Looked at another way, the movie does find its killers—but they're not spooky mass murderers. They're cops who make bad decisions in heated moments that result in innocent people dying. Understood this way, the detectives played by Washington and Malek aren't the heroes, but the villains, the killers who got themselves off without any consequence beyond an overhang of guilt. Indeed, the movie makes subtle efforts to connect both of their characters to the killer who stalks the young woman in the opening scene, shooting their shoes and boots with the same sort of gloomy foreboding. 

The problem is the movie doesn't quite know how or whether to fully commit to this view; it waffles on its nominal indictment of the cops, playing them in most ways as essentially sympathetic. It's an intriguing choice, and one might argue that it's justified by perspective; that is, after all, how these cops see themselves. 
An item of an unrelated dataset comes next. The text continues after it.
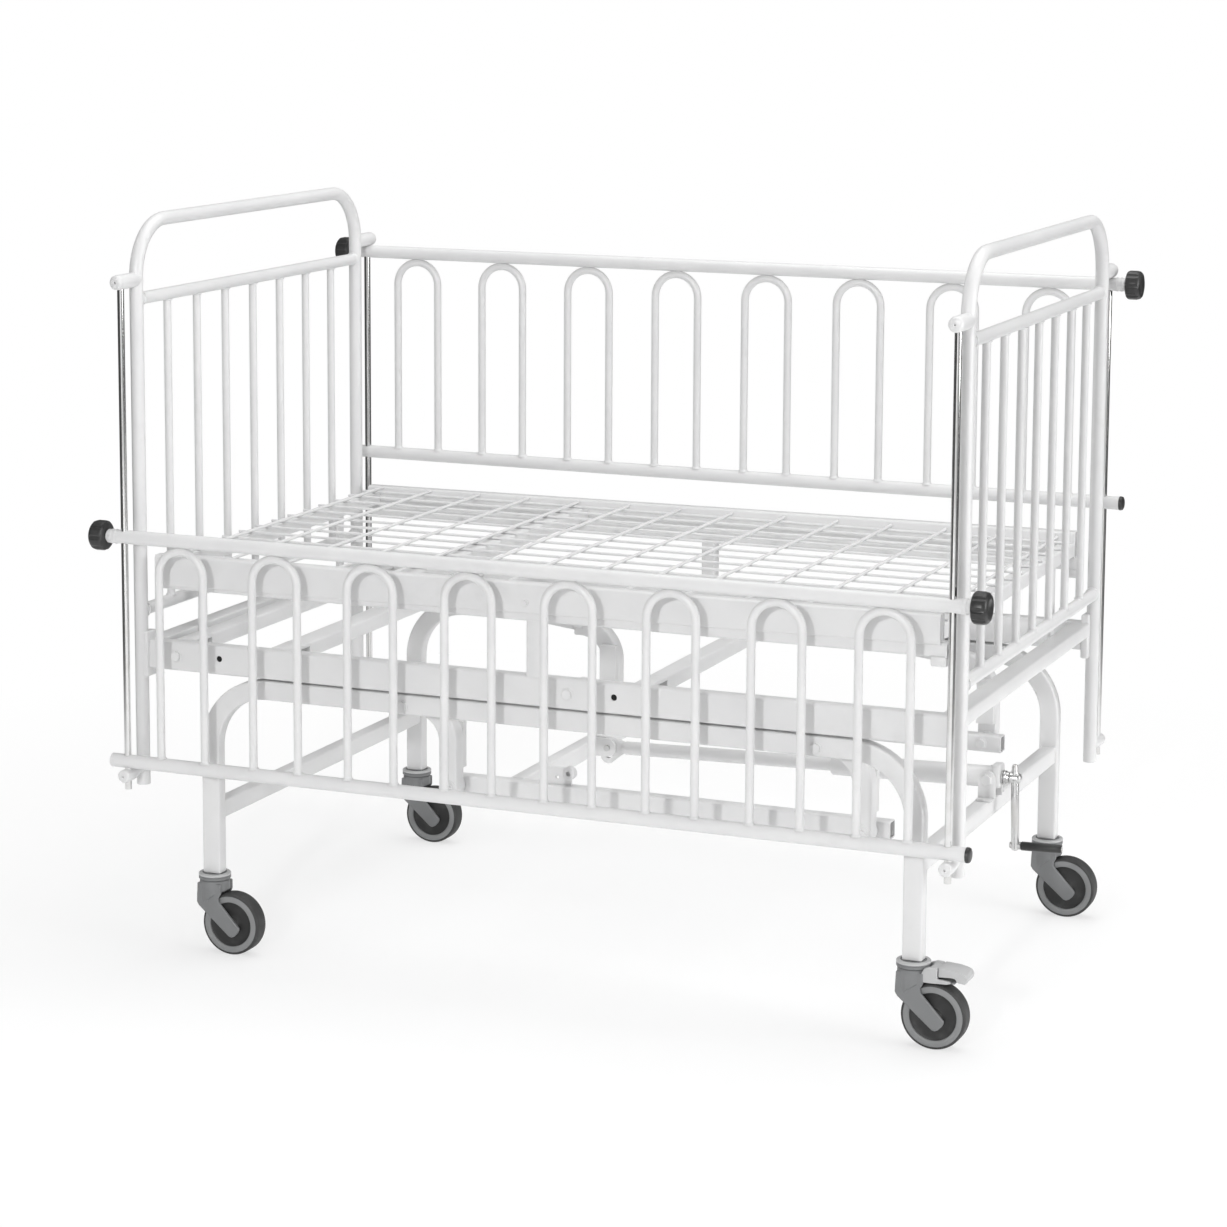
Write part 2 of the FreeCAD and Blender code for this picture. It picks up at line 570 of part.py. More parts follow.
# ---------------------------------------------------------------- tie bars
tie_centre_z = "lever_z - tie_drop"
tie_z = (f"{tie_centre_z} - tie_height / 2", f"{tie_centre_z} + tie_height / 2")
tie_solid, tie_bore = hollow_block(("-tie_head_x", "tie_foot_x"), ("-tie_outer_y", "-tie_inner_y"),
                                   tie_z, "X")
tie_bar = cut(tie_solid, tie_bore, *tie_pins[:2])
node("tie_bars", group(tie_bar, mirror(tie_bar, "Y")))
cross_x = ("-tie_cross_x - tie_cross_width / 2", "-tie_cross_x + tie_cross_width / 2")
cross_tube = hollow_bar(cross_x, ("-tie_inner_y", "tie_inner_y"), tie_z, "Y")
lug_bolt = rod("axle_dia", "2 * lug_half_gap + 2 * lug_plate + 8", "Y",
               "-drive_x", "-lug_half_gap - lug_plate - 4", "drive_z")
lug_plates = []
LUG_SIDES = (("-lug_half_gap - lug_plate", "-lug_half_gap"), ("lug_half_gap", "lug_half_gap + lug_plate"))
for low, high in LUG_SIDES:
    lug_plates.append(block((cross_x[1], "-drive_x"), (low, high),
                            ("drive_z - lug_height / 2", "drive_z + lug_height / 2")))
    lug_plates.append(rod("lug_height", "lug_plate", "Y", "-drive_x", low, "drive_z"))
lug_cheeks = [cut(fuse(*lug_plates[:2]), lug_bolt), cut(fuse(*lug_plates[2:]), lug_bolt)]
node("tie_cross_tube", group(cross_tube, *lug_cheeks))
node("drive_lug_bolt", lug_bolt)

# ---------------------------------------------------------------- crank drive, rising to the crank
rise = number("crank_z - drive_z")
run = number("crank_x + drive_x")
DRIVE_SLOPE = FreeCAD.Rotation(FreeCAD.Vector(0, 1, 0), -math.degrees(math.atan2(rise, run)))


def on_drive_line(feature):
    """Lay a piece built along +X from the lug bolt onto the sloping line of the drive."""
    holder = doc.addObject("Part::Compound", "OnDriveLine")
    holder.Links = [feature]
    holder.Placement = FreeCAD.Placement(FreeCAD.Vector(), DRIVE_SLOPE)
    locate(holder, "-drive_x", "0", "drive_z")
    return holder


tube_end = "housing_start + drive_overlap"
eye = block(("-lug_height / 2", "drive_eye"), ("0.5 - lug_half_gap", "lug_half_gap - 0.5"),
            ("-lug_height / 2 - drive_slot", "lug_height / 2"))
slot_width = "(axle_dia + 2 * slot_gap)"
slot = fuse(block((f"-{slot_width} / 2", f"{slot_width} / 2"), ("-lug_half_gap", "lug_half_gap"),
                  ("-drive_slot", "0")),
            rod(slot_width, "2 * lug_half_gap", "Y", "0", "-lug_half_gap", "0"),
            rod(slot_width, "2 * lug_half_gap", "Y", "0", "-lug_half_gap", "-drive_slot"))
barrel = cut(rod("drive_dia", f"{tube_end} - drive_eye", "X", "drive_eye", "0", "0"),
             rod("drive_bore", f"{tube_end} - drive_eye - 6", "X", "drive_eye + 6", "0", "0"))
node("drive_tube", on_drive_line(fuse(cut(eye, slot), barrel)))

screw_bore = "screw_dia + 2 * pin_gap"
nut = cut(rod("drive_bore", "nut_length", "X", f"{tube_end} - nut_length", "0", "0"),
          rod(screw_bore, "nut_length", "X", f"{tube_end} - nut_length", "0", "0"))
node("drive_nut", on_drive_line(nut))

housing_length = "housing_end - housing_start"
bearing_block = block(("housing_end - bearing_block", "housing_end"), ("-housing_dia / 2", "housing_dia / 2"),
                      ("-housing_dia / 2", "bearing_block_height - housing_dia"))
bearing_cap = rod("housing_dia", "bearing_block", "X", "housing_end - bearing_block",
                  "0", "bearing_block_height - housing_dia")
housing_solid = fuse(rod("housing_dia", housing_length, "X", "housing_start", "0", "0"),
                     bearing_block, bearing_cap)
housing = cut(housing_solid,
              rod("drive_dia + 2 * slide_gap", f"{housing_length} - bearing_length", "X",
                  "housing_start", "0", "0"),
              rod(screw_bore, housing_length, "X", "housing_start", "0", "0"))
node("screw_housing", on_drive_line(housing))

trunnion_x = "trunnion_x - drive_x"
trunnion_z = "drive_z + trunnion_x * (crank_z - drive_z) / (crank_x + drive_x)"
clevis = []
for side in ("-", ""):
    edges = (f"{side}housing_dia / 2", f"{side}(housing_dia / 2 + ear_thickness)")
    y = edges[::-1] if side == "-" else edges
    clevis.append(block((f"{trunnion_x} - ear_width / 2", f"{trunnion_x} + ear_width / 2"), y,
                        ("foot_bar_z + lower_bar_height", trunnion_z)))
    clevis.append(rod("ear_width", "ear_thickness", "Y", trunnion_x, y[0], trunnion_z))
ears = (fuse(*clevis[:2]), fuse(*clevis[2:]))
bolts = []
for side in ("-", ""):
    edges = (f"{side}(housing_dia / 2 + ear_thickness)",
             f"{side}(housing_dia / 2 + ear_thickness + trunnion_length)")
    y = edges[::-1] if side == "-" else edges
    bolts.append(rod("trunnion_dia", "trunnion_length", "Y", trunnion_x, y[0], trunnion_z))
node("crank_clevis", group(*ears, *bolts))

crank_start = "crank_x + drive_x"
screw = fuse(rod("screw_dia", "crank_x + drive_x - housing_start + 30", "X", "housing_start - 30", "0", "0"),
             rod("crank_boss_dia", "collar_stop", "X", "housing_end + slide_gap", "0", "0"))
boss = rod("crank_boss_dia", "crank_boss_length", "X", f"{crank_start} - crank_boss_length / 2", "0", "0")
node("lift_screw", on_drive_line(cut(screw, boss)))
arm = rod("crank_dia", "crank_drop + crank_stub", "Z", crank_start, "0", "-crank_drop")
knuckle = rod("knuckle_dia", "crank_boss_length", "X", f"{crank_start} - crank_boss_length / 2", "0",
              "-crank_drop")
spindle = rod("grip_bore", "grip_start + grip_length + 1", "X", f"{crank_start}", "0", "-crank_drop")
node("crank_arm", on_drive_line(fuse(boss, arm, knuckle, spindle)))
grip = cut(rod("grip_dia", "grip_length", "X", f"{crank_start} + grip_start", "0", "-crank_drop"),
           rod("grip_bore + 2 * pin_gap", "grip_length", "X", f"{crank_start} + grip_start", "0",
               "-crank_drop"))
node("crank_grip", on_drive_line(grip))


# ---------------------------------------------------------------- castors
half_wheel = "wheel_width / 2"
wheel_radius = "wheel_dia / 2"
rim = "wheel_dia / 2 - tyre_depth"
TYRE_OUTLINE = ((f"-{half_wheel}", rim), (half_wheel, rim), (half_wheel, f"{wheel_radius} - tyre_round"),
                (f"{half_wheel} - tyre_round", wheel_radius), (f"tyre_round - {half_wheel}", wheel_radius),
                (f"-{half_wheel}", f"{wheel_radius} - tyre_round"))
bore_radius = "axle_dia / 2 + pin_gap"
CORE_OUTLINE = ((f"-{half_wheel}", bore_radius), (half_wheel, bore_radius), (half_wheel, "hub_dia / 2"),
                (f"{half_wheel} - disc_recess", "hub_dia / 2"), (f"{half_wheel} - disc_recess", rim),
                (f"disc_recess - {half_wheel}", rim), (f"disc_recess - {half_wheel}", "hub_dia / 2"),
                (f"-{half_wheel}", "hub_dia / 2"))
PEDAL_OUTLINE = ((28, 110), (38, 110), (41, 113), (70, 114.5), (73, 107.5), (84, 106.5), (87, 109),
                 (88, 115), (85, 120.5), (78, 123.5), (66, 126), (50, 127), (30, 126.5))


def castor_fork(x, y, braked):
    """A swivel fork that trails towards +X; the braked one also has ears and a shield."""
    axle_x = f"{x} + castor_trail"
    fork_y = (f"{y} - fork_width / 2", f"{y} + fork_width / 2")
    crown_height = "leg_foot_z - collar_height - crown_gap - crown_low_z"
    crown = cut(rod("crown_dia", crown_height, "Z", x, y, "crown_low_z"),
                rod("2 * crown_relief", "2 * fork_width", "Y", axle_x, f"{y} - fork_width", wheel_radius))
    arms = strut((f"{x} - fork_lead", "wheel_dia / 2 + castor_trail + fork_lead"),
                 (f"{axle_x} + fork_reach", "wheel_dia / 2 - fork_reach"), "fork_arm", fork_y)
    solids = [crown, arms]
    holes = [rod("wheel_dia + 2 * wheel_gap", "fork_slot", "Y", axle_x, f"{y} - fork_slot / 2", wheel_radius),
             rod("kingpin_dia + 2 * pin_gap", "leg_foot_z - kingpin_z", "Z", x, y, "kingpin_z - 1")]
    extras = [rod("axle_dia", "fork_width", "Y", axle_x, fork_y[0], wheel_radius)]
    if braked:
        solids.append(block((x, f"{x} + shield_length"), (f"{y} - {half_wheel}", f"{y} + {half_wheel}"),
                            ("shield_z", "shield_z + shield_height")))
        extras.append(rod("pedal_pin_dia", "fork_width", "Y", f"{x} + pedal_pin_x", fork_y[0], "pedal_pin_z"))
        ear_x = (f"{x} + ear_start", f"{x} + ear_end")
        ear_z = ("shield_z", "ear_top_z")
        extras.append(block(ear_x, (fork_y[0], f"{y} - pedal_width / 2 - slide_gap"), ear_z))
        extras.append(block(ear_x, (f"{y} + pedal_width / 2 + slide_gap", fork_y[1]), ear_z))
    return fuse(cut(fuse(*solids), *holes), *extras)


def castor(name, x, y, braked):
    """The fork of one castor, its tyre and its wheel."""
    node(f"castor_fork_{name}", castor_fork(x, y, braked))
    for label, points in (("tyre", TYRE_OUTLINE), ("wheel", CORE_OUTLINE)):
        body = turned(f"{label}_{name}", points)
        body.Placement = FreeCAD.Placement(FreeCAD.Vector(), FreeCAD.Rotation(FreeCAD.Vector(0, 0, 1), 90))
        locate(body, f"{x} + castor_trail", y, wheel_radius)
        node(f"castor_{label}_{name}", body)


CASTORS = (("head_near", "-head_leg_x", "-arch_y", False), ("head_far", "-head_leg_x", "arch_y", False),
           ("foot_near", "foot_leg_x", "-arch_y", True), ("foot_far", "foot_leg_x", "arch_y", False))
heads = []
for castor_name, leg_x, leg_y, braked in CASTORS:
    castor(castor_name, leg_x, leg_y, braked)
    heads.append(fuse(rod("collar_dia", "collar_height", "Z", leg_x, leg_y, "leg_foot_z - collar_height"),
                      rod("kingpin_dia", "leg_foot_z + stem_length - kingpin_z", "Z", leg_x, leg_y,
                          "kingpin_z")))
node("castor_heads", group(*heads))

pedal = plate("Pedal", PEDAL_OUTLINE, "pedal_width")
locate(pedal, "foot_leg_x", "-arch_y", "0")
pedal_bore = rod("pedal_pin_dia + 2 * pin_gap", "fork_width", "Y",
                 "foot_leg_x + pedal_pin_x", "-arch_y - fork_width / 2", "pedal_pin_z")
node("brake_pedal", cut(pedal, pedal_bore))

# ---------------------------------------------------------------- check and write
doc.recompute()
for item in doc.Objects:
    if {"Invalid", "Error"} & set(item.State):
        raise RuntimeError(f"{item.Name} ({item.Label}) failed: {item.State}")
labels = [item.Label for item in nodes]
if len(set(labels)) != len(labels) or len(labels) > 60:
    raise RuntimeError(f"{len(labels)} pieces, {len(set(labels))} names")
STEEL_DENSITY = 7.85e-6
total = 0
for item in nodes:
    shape = item.Shape
    if shape.isNull() or not shape.isValid() or shape.Volume <= 0:
        raise RuntimeError(f"{item.Label} has a bad shape")
for item in nodes:
    item.Shape.exportStep(f"parts/{item.Label}.step")
    total += item.Shape.Volume
    print(f"{item.Label:28s} solids {len(item.Shape.Solids):3d}  volume {item.Shape.Volume / 1000:9.1f} cm3")
print(f"{len(nodes)} nodes, about {total * STEEL_DENSITY:.1f} kg if all were steel")
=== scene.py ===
# %% [markdown]
# A pediatric hospital cot in Blender.
#
# The construction comes from a CAD model: every tube, lever and castor is already there at its real
# size.  This lesson dresses it.  It gives each piece the finish that the real one has, models the
# small forms that a CAD solid leaves out, and sets up a plain studio.

# %% Load the model
import math

import bmesh
import bpy
from mathutils import Matrix, Vector


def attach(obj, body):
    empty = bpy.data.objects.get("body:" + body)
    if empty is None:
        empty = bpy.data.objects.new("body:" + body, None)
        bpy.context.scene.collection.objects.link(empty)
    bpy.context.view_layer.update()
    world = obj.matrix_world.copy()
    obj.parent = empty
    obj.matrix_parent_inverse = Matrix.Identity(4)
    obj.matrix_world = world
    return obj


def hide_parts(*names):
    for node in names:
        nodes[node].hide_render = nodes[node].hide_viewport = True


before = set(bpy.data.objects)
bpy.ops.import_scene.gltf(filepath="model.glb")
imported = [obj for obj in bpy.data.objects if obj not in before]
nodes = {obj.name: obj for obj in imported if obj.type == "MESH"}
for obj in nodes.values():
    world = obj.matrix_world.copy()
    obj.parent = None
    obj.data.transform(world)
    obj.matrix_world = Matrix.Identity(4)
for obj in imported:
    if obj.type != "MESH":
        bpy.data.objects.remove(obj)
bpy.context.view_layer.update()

MM = 0.001

# %% [markdown]
# **Camera.**  It stands on the near side, a little beyond the foot end, some 5 metres away at eye
# height, and looks a little down.  A tilted camera makes upright posts lean apart.  A vertical
# shift of the lens lets it tilt less, so the posts stay almost upright; the shift is kept small,
# because a large one would push the bows out of the picture when the camera moves round the cot.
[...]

But it's also a bit of a cheat—a failed effort to have it both ways. One issue is that the detectives themselves are both relatively underdeveloped as characters; it's hard to say the movie is an attempt to see things their way when it shows so little interest in who they are outside of the glum mechanics of their detective work. Perhaps some of that was cut; at a little over two hours, the movie already proceeds at a somewhat plodding pace.

Another issue is that Hancock's script is only interested in its detectives, and not the broader social and personal consequences of their misdeeds. It wants to indict its bad cops without quite showing what happens to anyone else after they've done wrong. 

There's an interesting idea or two lurking somewhere in the screenplay for The Little Things, and the trio of leading men added enough big-screen star power to hold my attention. The movie's basic cinematic comforts are real enough. But I wish it had explored the darkness of its ideas about cops, killers, and thrillers more thoroughly. A movie like this shouldn't be quite so comforting to watch.